* **WHAT YOU ARE ASKED TO DO**
Find the line containing "Recreate this object", then output it and every line after it through the end of the listing below, exactly as written.

* **DATA LINES**
==============================

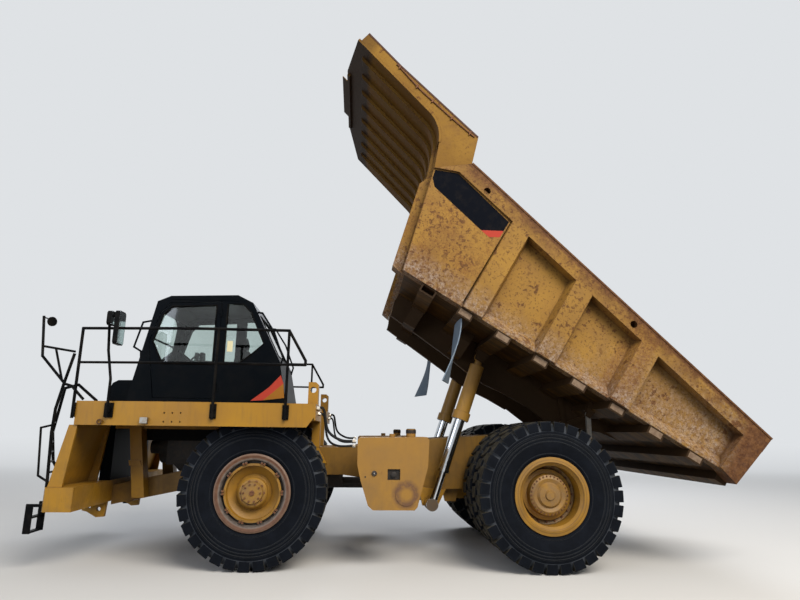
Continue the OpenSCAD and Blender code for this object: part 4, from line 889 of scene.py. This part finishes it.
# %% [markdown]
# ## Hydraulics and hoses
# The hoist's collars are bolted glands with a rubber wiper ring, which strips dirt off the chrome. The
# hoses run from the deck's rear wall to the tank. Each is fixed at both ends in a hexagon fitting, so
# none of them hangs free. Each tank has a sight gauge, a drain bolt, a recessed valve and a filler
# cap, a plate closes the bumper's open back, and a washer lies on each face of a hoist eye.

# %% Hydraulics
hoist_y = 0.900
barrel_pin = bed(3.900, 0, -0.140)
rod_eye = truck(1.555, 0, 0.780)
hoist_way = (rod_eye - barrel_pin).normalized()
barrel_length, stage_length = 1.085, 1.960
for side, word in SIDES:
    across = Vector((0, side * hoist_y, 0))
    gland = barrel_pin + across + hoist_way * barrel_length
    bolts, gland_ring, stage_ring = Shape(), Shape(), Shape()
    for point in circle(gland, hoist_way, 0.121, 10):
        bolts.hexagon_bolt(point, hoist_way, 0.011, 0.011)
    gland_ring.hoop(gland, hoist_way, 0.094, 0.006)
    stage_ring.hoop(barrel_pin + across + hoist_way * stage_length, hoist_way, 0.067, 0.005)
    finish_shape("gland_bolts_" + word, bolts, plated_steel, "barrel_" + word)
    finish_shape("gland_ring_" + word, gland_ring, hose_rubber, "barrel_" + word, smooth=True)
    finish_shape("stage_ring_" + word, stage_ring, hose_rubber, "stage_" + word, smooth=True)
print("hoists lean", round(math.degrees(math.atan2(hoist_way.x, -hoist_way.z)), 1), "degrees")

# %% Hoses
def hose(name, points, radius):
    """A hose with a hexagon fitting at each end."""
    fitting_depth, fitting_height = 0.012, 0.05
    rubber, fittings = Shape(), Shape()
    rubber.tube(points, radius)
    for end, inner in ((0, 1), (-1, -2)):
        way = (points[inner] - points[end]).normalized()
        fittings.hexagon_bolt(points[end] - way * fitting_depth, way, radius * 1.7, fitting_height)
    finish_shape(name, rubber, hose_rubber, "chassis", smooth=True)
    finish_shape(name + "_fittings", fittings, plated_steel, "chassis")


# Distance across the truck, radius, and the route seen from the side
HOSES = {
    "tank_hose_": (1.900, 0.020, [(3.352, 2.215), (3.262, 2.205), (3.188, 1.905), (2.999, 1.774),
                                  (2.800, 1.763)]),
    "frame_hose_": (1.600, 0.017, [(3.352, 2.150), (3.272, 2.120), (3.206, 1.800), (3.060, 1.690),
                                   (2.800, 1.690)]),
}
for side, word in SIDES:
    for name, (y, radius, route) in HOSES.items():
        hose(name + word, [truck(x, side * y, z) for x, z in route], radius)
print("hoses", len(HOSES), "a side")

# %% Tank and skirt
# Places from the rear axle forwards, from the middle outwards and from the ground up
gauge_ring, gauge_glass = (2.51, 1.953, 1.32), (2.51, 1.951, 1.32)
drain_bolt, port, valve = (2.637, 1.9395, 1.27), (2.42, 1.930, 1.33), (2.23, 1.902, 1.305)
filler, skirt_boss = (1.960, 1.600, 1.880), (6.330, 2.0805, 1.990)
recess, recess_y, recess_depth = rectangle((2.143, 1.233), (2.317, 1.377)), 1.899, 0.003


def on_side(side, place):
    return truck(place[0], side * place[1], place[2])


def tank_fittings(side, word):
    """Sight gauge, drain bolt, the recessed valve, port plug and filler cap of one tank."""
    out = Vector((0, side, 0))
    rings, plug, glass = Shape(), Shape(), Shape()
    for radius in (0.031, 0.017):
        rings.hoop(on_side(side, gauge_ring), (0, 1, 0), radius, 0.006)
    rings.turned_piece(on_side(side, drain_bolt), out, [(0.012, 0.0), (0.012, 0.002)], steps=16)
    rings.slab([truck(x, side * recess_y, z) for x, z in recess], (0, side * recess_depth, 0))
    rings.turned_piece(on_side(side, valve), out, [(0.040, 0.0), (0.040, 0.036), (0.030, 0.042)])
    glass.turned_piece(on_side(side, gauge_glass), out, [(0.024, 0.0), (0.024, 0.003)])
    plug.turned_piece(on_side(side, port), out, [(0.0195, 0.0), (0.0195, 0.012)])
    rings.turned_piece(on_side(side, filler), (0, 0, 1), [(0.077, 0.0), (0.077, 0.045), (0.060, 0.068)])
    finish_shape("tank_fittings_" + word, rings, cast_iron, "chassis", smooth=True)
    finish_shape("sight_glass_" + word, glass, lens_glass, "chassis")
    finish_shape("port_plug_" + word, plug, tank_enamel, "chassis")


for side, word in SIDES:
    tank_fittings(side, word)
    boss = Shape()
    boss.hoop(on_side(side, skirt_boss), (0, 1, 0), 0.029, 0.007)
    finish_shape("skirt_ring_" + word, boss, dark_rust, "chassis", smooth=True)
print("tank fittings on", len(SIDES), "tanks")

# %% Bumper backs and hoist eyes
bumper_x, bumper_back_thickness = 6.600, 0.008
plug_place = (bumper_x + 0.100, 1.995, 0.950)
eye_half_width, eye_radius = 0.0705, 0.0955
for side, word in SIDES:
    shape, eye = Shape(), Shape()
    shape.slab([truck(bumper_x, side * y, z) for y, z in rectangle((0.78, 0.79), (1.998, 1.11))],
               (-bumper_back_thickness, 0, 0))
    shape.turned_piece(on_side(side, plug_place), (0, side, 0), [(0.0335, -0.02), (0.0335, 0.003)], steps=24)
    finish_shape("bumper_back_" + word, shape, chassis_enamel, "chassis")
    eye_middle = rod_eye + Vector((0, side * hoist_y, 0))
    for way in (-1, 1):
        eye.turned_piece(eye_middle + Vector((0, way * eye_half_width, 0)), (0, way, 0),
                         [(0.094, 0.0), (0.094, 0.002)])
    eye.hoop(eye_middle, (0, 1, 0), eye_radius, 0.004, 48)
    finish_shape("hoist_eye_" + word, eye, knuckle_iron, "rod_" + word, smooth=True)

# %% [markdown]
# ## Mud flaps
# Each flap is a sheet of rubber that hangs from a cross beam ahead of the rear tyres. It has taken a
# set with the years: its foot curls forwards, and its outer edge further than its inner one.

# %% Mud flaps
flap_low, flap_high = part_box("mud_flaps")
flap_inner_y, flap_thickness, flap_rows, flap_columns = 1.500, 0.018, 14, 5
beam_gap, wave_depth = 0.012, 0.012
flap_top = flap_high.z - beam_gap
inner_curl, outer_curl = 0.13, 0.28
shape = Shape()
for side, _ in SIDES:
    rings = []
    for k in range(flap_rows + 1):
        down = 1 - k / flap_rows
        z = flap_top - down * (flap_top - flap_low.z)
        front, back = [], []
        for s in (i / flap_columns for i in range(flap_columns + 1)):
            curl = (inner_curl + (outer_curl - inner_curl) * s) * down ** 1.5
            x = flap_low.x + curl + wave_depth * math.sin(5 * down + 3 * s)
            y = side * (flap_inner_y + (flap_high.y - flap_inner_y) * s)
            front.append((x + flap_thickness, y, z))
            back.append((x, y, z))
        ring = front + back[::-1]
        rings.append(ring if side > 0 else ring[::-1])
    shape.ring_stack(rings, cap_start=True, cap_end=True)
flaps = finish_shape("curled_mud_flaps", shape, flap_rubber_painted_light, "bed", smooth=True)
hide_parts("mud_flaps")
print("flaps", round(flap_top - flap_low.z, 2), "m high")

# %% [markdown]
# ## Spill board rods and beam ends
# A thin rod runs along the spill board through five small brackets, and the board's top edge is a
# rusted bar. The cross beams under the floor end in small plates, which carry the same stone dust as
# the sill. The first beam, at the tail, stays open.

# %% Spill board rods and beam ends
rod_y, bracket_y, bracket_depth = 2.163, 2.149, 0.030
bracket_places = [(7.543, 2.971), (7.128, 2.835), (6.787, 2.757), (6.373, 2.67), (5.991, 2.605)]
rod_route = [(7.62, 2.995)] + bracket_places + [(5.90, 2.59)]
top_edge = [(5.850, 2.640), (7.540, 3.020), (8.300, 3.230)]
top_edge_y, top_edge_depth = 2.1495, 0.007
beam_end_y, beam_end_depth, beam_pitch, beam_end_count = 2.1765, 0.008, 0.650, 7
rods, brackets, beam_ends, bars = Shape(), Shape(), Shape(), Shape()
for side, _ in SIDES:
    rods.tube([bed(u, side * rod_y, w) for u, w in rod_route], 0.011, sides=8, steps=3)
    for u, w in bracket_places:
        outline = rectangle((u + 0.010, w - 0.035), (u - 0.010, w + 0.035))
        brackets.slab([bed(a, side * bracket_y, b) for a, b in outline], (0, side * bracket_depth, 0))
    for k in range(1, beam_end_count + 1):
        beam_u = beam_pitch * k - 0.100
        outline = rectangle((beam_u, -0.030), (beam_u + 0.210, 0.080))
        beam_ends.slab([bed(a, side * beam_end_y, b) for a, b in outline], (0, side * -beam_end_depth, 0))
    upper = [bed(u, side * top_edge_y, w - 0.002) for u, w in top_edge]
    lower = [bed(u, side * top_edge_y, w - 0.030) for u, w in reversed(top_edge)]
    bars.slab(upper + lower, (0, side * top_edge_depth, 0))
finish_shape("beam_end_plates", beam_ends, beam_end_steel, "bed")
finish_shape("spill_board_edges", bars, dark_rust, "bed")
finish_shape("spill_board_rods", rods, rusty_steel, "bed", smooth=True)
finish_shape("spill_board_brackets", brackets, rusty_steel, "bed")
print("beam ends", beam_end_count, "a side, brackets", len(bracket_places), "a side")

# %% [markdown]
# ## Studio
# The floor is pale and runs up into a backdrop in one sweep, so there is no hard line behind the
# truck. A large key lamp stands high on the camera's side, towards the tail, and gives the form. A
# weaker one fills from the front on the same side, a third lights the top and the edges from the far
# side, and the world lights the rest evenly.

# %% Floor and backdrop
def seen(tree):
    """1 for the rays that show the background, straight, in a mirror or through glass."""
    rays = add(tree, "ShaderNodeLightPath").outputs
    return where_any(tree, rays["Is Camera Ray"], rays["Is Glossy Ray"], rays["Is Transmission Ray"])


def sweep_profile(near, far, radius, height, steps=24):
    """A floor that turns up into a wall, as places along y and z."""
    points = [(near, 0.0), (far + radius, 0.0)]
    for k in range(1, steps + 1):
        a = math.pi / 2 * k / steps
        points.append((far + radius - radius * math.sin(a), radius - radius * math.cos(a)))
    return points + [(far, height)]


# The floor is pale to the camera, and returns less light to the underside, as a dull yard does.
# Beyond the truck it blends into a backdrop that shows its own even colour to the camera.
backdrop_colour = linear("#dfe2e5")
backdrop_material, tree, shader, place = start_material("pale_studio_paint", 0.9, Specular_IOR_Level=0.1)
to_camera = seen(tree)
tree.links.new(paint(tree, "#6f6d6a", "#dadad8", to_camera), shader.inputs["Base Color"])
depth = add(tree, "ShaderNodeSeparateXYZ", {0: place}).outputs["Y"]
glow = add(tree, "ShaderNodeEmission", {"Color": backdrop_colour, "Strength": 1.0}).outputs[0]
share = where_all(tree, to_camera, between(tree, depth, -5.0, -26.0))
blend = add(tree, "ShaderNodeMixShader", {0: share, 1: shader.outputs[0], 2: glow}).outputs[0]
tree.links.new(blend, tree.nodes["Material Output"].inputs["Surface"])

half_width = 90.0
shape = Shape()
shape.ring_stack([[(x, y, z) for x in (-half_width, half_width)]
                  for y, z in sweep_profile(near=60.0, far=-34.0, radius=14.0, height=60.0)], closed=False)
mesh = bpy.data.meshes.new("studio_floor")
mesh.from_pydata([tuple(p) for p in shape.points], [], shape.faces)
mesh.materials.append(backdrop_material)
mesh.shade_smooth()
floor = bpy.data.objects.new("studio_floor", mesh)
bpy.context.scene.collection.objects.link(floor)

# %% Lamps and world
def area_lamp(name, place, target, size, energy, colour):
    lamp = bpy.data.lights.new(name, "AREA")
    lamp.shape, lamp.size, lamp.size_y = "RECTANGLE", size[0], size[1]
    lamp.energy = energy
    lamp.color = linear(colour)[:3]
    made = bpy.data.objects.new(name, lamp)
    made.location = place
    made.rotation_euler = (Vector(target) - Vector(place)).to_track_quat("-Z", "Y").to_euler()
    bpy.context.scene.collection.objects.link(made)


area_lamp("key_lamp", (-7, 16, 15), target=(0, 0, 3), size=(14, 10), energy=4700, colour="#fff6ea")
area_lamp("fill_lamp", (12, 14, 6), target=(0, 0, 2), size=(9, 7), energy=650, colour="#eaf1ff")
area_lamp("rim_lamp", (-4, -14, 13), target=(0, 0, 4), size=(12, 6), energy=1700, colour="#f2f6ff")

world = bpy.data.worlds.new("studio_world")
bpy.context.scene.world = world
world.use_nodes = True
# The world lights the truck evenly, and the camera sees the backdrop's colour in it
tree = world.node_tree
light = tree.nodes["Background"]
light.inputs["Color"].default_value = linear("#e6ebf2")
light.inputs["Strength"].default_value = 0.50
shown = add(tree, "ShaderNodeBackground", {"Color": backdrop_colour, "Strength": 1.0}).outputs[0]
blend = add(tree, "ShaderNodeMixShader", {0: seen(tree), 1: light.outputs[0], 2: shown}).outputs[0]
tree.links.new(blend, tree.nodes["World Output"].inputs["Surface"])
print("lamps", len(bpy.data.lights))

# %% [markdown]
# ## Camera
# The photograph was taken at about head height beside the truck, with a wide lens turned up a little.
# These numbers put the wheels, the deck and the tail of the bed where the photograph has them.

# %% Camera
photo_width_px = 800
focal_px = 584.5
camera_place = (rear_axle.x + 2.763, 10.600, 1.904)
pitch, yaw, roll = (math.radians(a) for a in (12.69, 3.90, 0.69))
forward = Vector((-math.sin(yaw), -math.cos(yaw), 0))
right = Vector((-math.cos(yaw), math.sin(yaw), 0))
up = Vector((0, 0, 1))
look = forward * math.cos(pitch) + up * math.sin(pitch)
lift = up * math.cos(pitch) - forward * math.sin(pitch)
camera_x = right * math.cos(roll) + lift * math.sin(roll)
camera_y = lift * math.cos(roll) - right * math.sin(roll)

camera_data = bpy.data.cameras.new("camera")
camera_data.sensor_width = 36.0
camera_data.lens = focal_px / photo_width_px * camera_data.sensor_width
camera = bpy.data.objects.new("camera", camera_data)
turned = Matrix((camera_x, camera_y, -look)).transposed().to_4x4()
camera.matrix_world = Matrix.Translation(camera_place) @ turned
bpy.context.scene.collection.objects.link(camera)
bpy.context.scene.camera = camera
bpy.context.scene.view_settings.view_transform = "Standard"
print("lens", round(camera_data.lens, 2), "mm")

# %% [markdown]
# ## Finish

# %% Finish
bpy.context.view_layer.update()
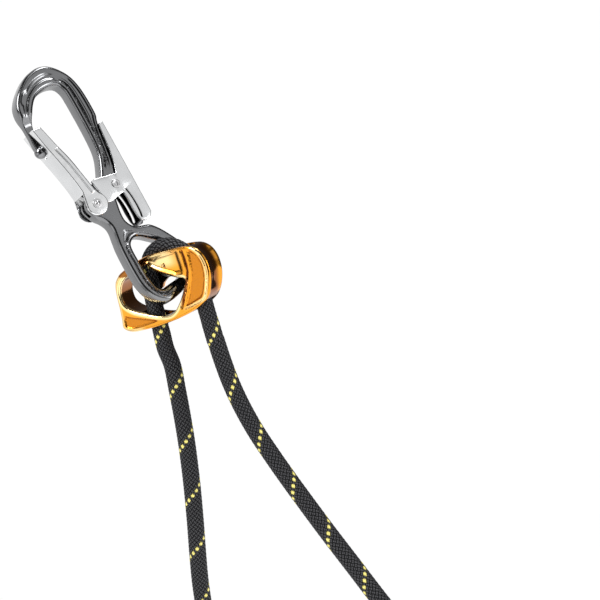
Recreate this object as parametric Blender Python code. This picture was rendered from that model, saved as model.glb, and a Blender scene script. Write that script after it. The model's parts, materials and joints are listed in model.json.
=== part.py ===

==============================

* **RESULT OF THE EXERCISE**
Recreate this object as parametric Blender Python code. This picture was rendered from that model, saved as model.glb, and a Blender scene script. Write that script after it. The model's parts, materials and joints are listed in model.json.
=== part.py ===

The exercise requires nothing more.